= Postal codes in Pakistan =

Postal codes in Pakistan were introduced by the Pakistan Post on 1 January 1988 to improve the addressing and sortation (and delivery) of mail. Pakistan's postal codes have 5 digits: two to specify the district for routing, followed by three more to narrow it down to the exact post office.

Usage of the post/zip codes has been limited. Around 2025, the Pakistan Post launched a mobile app, which among various features, provides postal codes.

The numbers are sometimes written in various scripts, not just Latin / Western Arabic numerals, but also Indian numerals, such as Devanagari, Bangla, and Urdu.

These codes are for the delivery post office in whose jurisdiction the residential, office, industrial, rural, or PO Box address falls. Non-delivery post offices also are assigned pseudo-codes for audit and accounting purposes, but these are for internal Pakistan Post use only.

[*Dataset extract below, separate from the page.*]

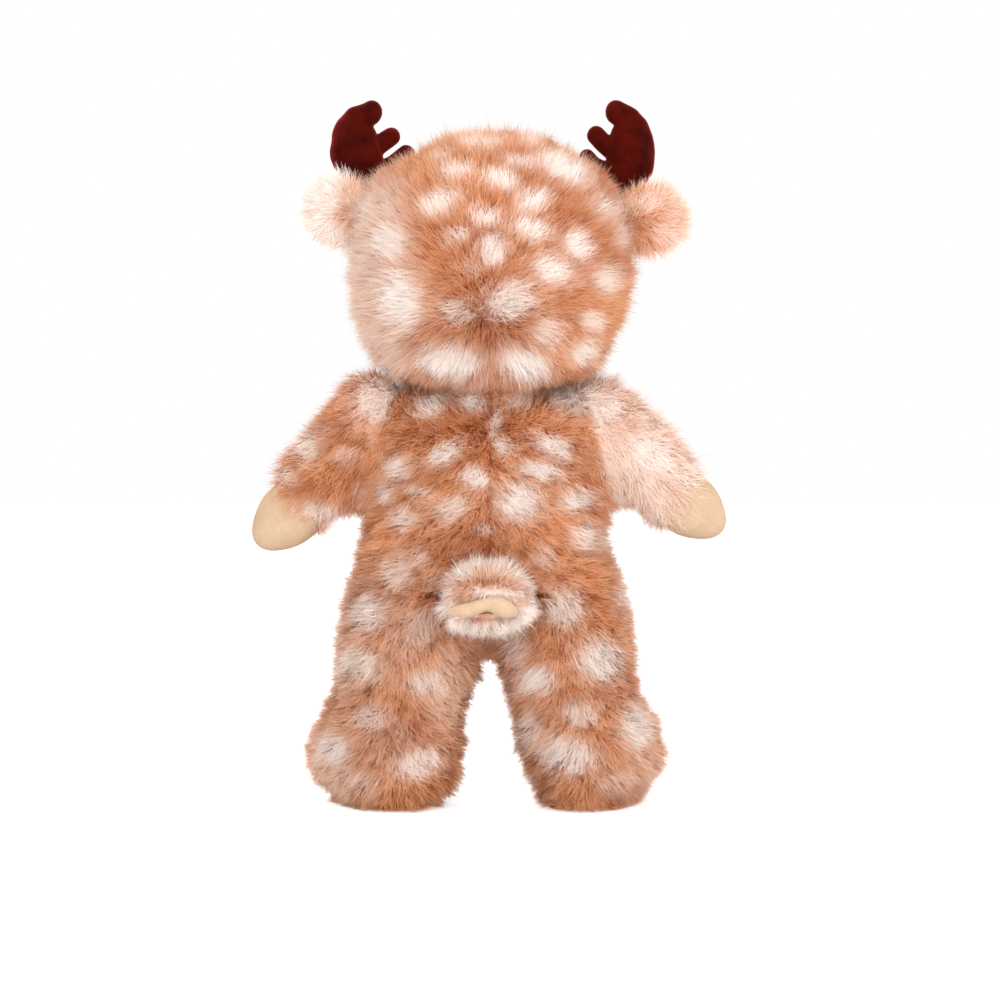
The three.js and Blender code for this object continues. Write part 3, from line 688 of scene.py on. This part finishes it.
# Neck
# A ball of wadding in knitted backing that the head is sewn over, with short pile where the two meet.
neck = backing("neck", ["neck_filling"], 2 * mm, 1 * mm)
neck_style = {**head_style, "density": 1.5, "length": always(9 * mm)}
neck_style["comb"] = lambda points, normals: points * [25, 25, 0] + [0, 0, -0.3]
grow_pile("neck_pile", neck, "neck", neck_style, head_colours, 102)
stands_for(neck, 0.8, "neck_filling")

# Torso
# Two back panels and a plain front of the same fur, closed by a seam down the back where the pile parts.
body_marks = [
    (426, 404, 15, 8, -30, 1), (471, 399, 15, 8, 15, 1), (520, 400, 12, 6, 0, 0.7),
    (495, 424, 7, 14, 15, 0.95), (506, 447, 10, 7, 0, 0.9), (556, 447, 19, 9, 25, 1),
    (442, 455, 15, 8, -30, 1), (544, 473, 20, 8, 8, 1), (395, 471, 10, 11, 0, 0.9),
    (476, 480, 14, 9, 15, 1), (521, 504, 21, 16, 0, 1), (416, 494, 15, 5, 15, 0.6),
    (580, 502, 15, 9, -5, 0.95), (447, 511, 16, 10, -20, 0.85), (381, 495, 8, 9, 0, 0.8),
    (399, 521, 12, 9, 0, 0.85), (485, 532, 10, 4, 0, 0.6), (589, 539, 12, 12, 0, 0.9),
    (416, 559, 9, 8, 0, 0.6), (547, 559, 10, 10, 0, 0.55), (392, 573, 12, 16, 30, 0.75),
    (432, 587, 8, 10, 0, 0.4), (574, 397, 24, 14, 25, 0.9),
    (364, 615, 18, 17, 0, 0.95), (419, 632, 17, 18, 0, 0.6), (352, 668, 30, 16, 15, 0.9),
    (430, 687, 21, 12, 0, 0.85), (368, 721, 18, 11, 0, 0.8), (419, 766, 24, 12, -20, 0.95),
    (328, 753, 19, 16, 10, 0.95), (350, 785, 24, 11, 10, 0.6), (395, 576, 14, 16, 0, 0.6),
    (566, 611, 17, 17, 0, 0.9), (629, 598, 12, 16, 0, 0.8), (604, 663, 23, 18, 0, 1),
    (534, 684, 17, 12, 0, 0.95), (513, 652, 11, 15, 0, 0.7), (580, 718, 17, 11, 0, 0.8),
    (526, 734, 13, 15, 0, 0.8), (564, 758, 30, 16, 10, 0.95), (643, 728, 19, 21, 20, 1),
    (620, 785, 22, 11, -10, 0.5), (345, 640, 26, 60, 0, 0.45), (325, 765, 30, 45, 0, 0.5),
    (400, 640, 30, 30, 0, 0.35), (450, 690, 22, 42, 0, 0.4), (385, 745, 32, 26, 0, 0.3),
    (512, 655, 16, 34, 0, 0.4), (640, 620, 26, 60, 0, 0.3), (655, 750, 30, 50, 0, 0.4),
    (535, 745, 36, 40, 0, 0.15),
]
hip = 0.12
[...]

Moreover, Pakistan Post Office is one of the oldest government departments in the South Asia. In 1947, it began functioning as the Department of Posts and Telegraph. In 1962 it was separated from the Telegraph & Telephone and started working as an independent post office.

GPO stands for General Post Office, the main post office in the city. For larger cities (Karachi and Lahore), there are a number of GPOs; however, the main one is the only one which has just the city's name attached to it (Karachi GPO and Lahore GPO).